> _COLLECTED MATERIAL_
_ _ _
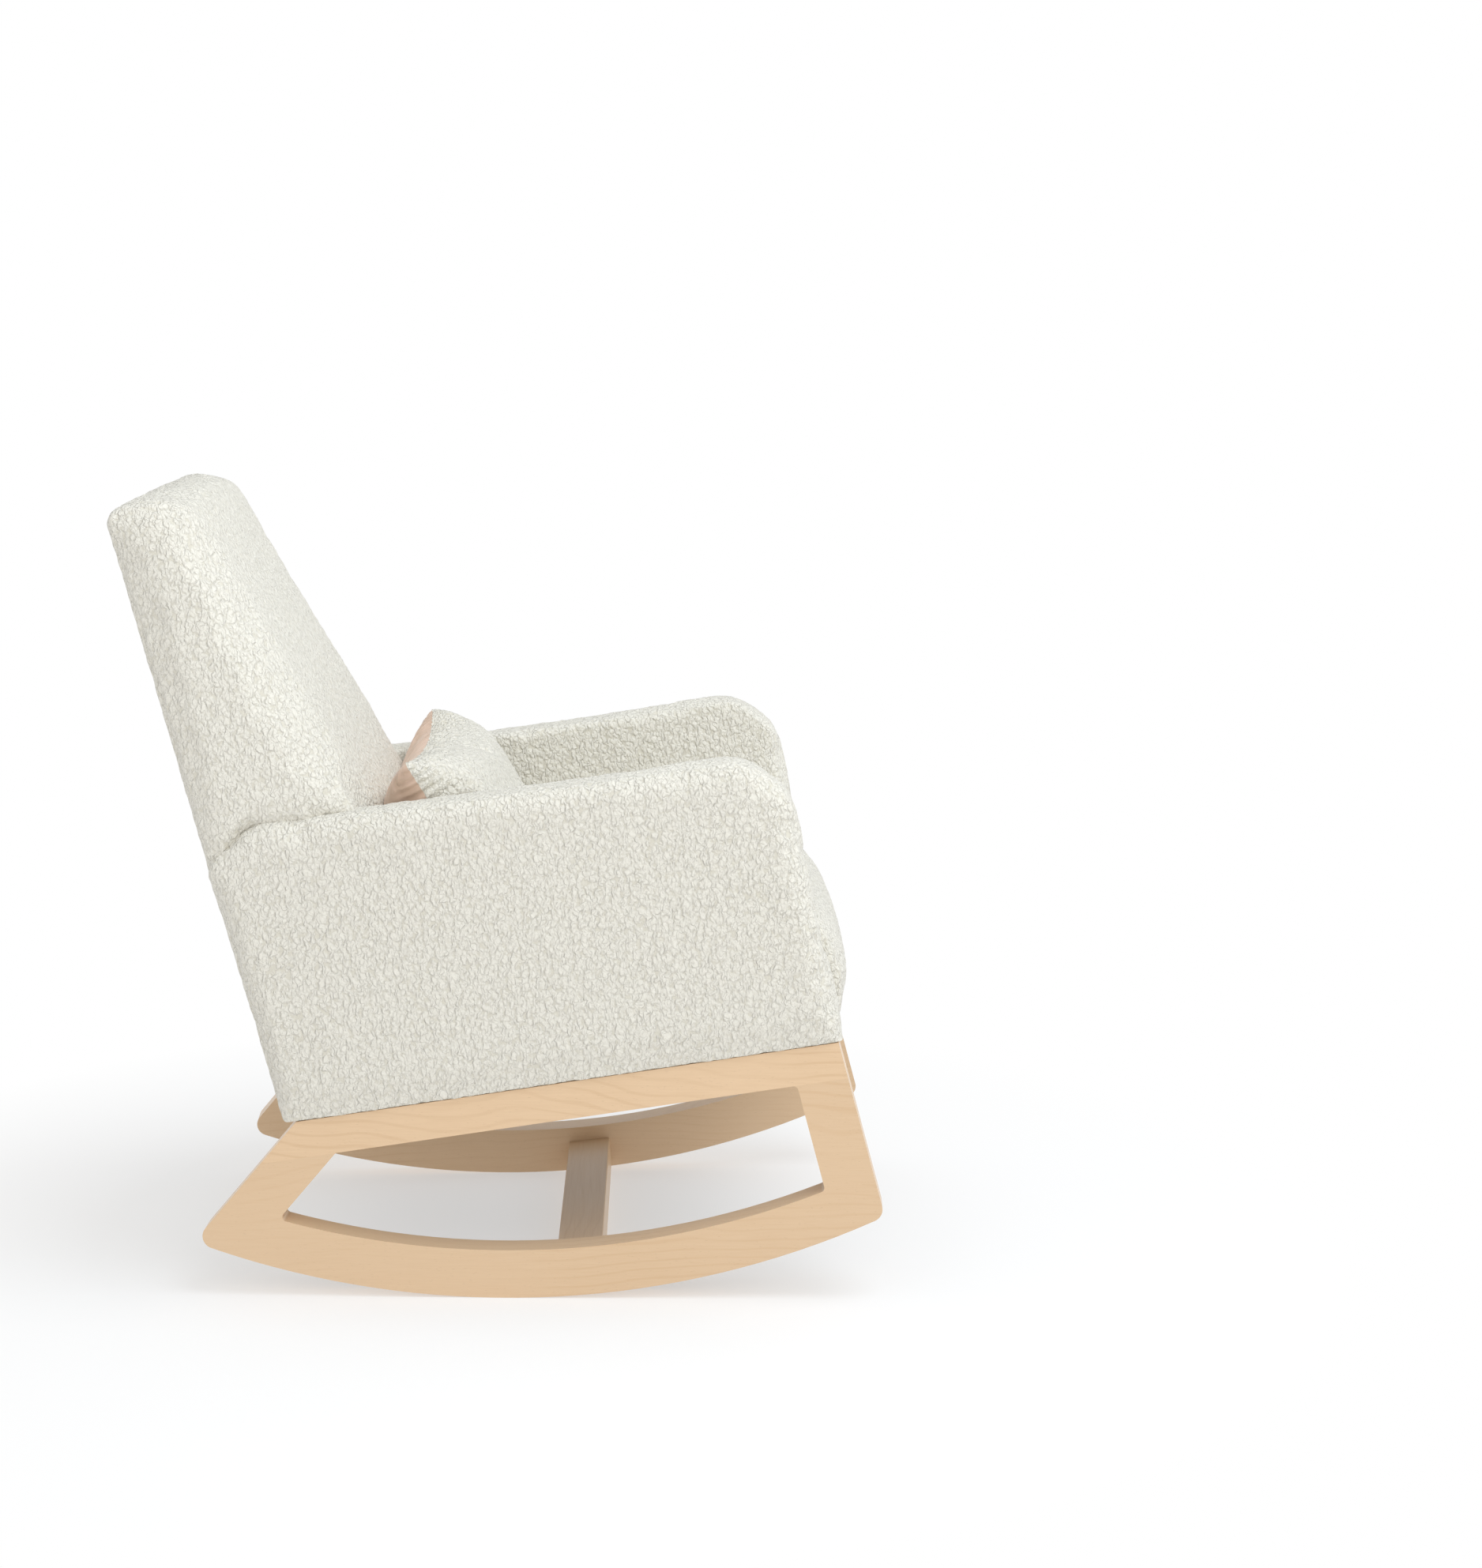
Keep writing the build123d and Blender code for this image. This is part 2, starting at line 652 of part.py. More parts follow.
def both_sides(builder):
    """One group that holds a right-hand set and its left-hand twin."""
    with BuildPart() as pair:
        add(builder.part)
        mirror(builder.part, about=Plane.YZ)
    return pair


pieces = {}
for name, builder in frame_pieces.items():
    pieces[name + "_right"] = builder
    pieces[name + "_left"] = mirrored(builder)
paired = {
    "side_rail": side_rail_right,
    "arm_board": arm_board_right,
    "arm_pad": arm_pad_right,
    "back_board": back_board_right,
}
for name, builder in paired.items():
    pieces[name + "_right"] = builder
    pieces[name + "_left"] = mirrored(builder)
pieces["frame_dowels"] = both_sides(dowels_right)
pieces["stretcher_dowels"] = both_sides(end_dowels_right)
pieces["frame_bolts"] = both_sides(bolts_right)
pieces["bolt_washers"] = both_sides(washers_right)
pieces["base_stretcher"] = base_stretcher
pieces["seat_front_rail"] = seat_front_rail
pieces["seat_back_rail"] = seat_back_rail
pieces["corner_blocks"] = corner_blocks
pieces["seat_webbing"] = seat_webbing
pieces["dust_cover"] = dust_cover
pieces["seat_cushion"] = seat_cushion
pieces["back_cushion"] = back_cushion
pieces["back_head_rail"] = back_head_rail
pieces["back_lumbar_rail"] = back_lumbar_rail
pieces["back_webbing"] = back_webbing
pieces["back_panel"] = back_panel
pieces["pillow_front"] = pillow_front
pieces["pillow_back"] = pillow_back

for name, builder in pieces.items():
    placed = builder.part.moved(Location((0, FOOTPRINT_SHIFT, 0)))
    placed.label = name
    export_step(placed, "parts/" + name + ".step")
    box = placed.bounding_box()
    print(f"{name:20s} {len(builder.part.solids())} solids, {builder.part.volume / 1e6:7.3f} l,", end=" ")
    print(f"{box.size.X:.0f} x {box.size.Y:.0f} x {box.size.Z:.0f} mm")
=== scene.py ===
# %% [markdown]
# # A nursery rocking chair
#
# Two pale maple side frames stand on curved runners. On top of them sits a body covered in
# curly cream sherpa: two arm pads, a tight seat that falls over the front rail, a tall wedge
# of a back and a padded rear panel. A small pillow, sherpa in front and pink velvet behind,
# leans loose in the seat. The frame comes ready made; the soft parts are made here.

# %% Load the frame
import bmesh
import bpy
import json
import math
import numpy as np
from mathutils import Matrix, Vector, noise


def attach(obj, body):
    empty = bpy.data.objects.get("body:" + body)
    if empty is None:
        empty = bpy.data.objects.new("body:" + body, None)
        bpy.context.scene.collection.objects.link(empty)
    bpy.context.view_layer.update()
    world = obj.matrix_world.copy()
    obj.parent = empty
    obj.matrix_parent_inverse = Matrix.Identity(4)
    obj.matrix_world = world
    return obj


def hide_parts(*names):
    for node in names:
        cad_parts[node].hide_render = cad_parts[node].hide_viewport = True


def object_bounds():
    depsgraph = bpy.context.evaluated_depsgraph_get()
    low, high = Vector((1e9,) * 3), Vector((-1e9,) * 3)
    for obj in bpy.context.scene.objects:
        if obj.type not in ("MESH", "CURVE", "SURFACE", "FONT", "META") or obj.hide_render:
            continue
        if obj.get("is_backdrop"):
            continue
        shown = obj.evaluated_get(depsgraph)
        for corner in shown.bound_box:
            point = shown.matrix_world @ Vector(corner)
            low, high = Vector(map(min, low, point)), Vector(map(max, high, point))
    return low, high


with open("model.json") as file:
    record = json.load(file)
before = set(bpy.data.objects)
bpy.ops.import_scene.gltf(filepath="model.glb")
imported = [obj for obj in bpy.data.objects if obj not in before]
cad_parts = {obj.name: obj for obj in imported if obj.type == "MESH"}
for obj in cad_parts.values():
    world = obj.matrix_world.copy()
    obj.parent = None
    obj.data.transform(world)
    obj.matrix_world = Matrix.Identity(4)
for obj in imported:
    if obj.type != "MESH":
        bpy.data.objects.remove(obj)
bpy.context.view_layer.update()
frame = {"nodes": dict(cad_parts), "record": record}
nodes = frame["nodes"]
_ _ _
> _YOUR INSTRUCTIONS_
Nothing but the lines from the line that contains "placed.label = name" through the line that contains "obj.matrix_parent_inverse = Matrix.Identity(4)" should be given again, each exactly as it stands, both ends included.

> _FINAL RESULT_
    placed.label = name
    export_step(placed, "parts/" + name + ".step")
    box = placed.bounding_box()
    print(f"{name:20s} {len(builder.part.solids())} solids, {builder.part.volume / 1e6:7.3f} l,", end=" ")
    print(f"{box.size.X:.0f} x {box.size.Y:.0f} x {box.size.Z:.0f} mm")
=== scene.py ===
# %% [markdown]
# # A nursery rocking chair
#
# Two pale maple side frames stand on curved runners. On top of them sits a body covered in
# curly cream sherpa: two arm pads, a tight seat that falls over the front rail, a tall wedge
# of a back and a padded rear panel. A small pillow, sherpa in front and pink velvet behind,
# leans loose in the seat. The frame comes ready made; the soft parts are made here.

# %% Load the frame
import bmesh
import bpy
import json
import math
import numpy as np
from mathutils import Matrix, Vector, noise


def attach(obj, body):
    empty = bpy.data.objects.get("body:" + body)
    if empty is None:
        empty = bpy.data.objects.new("body:" + body, None)
        bpy.context.scene.collection.objects.link(empty)
    bpy.context.view_layer.update()
    world = obj.matrix_world.copy()
    obj.parent = empty
    obj.matrix_parent_inverse = Matrix.Identity(4)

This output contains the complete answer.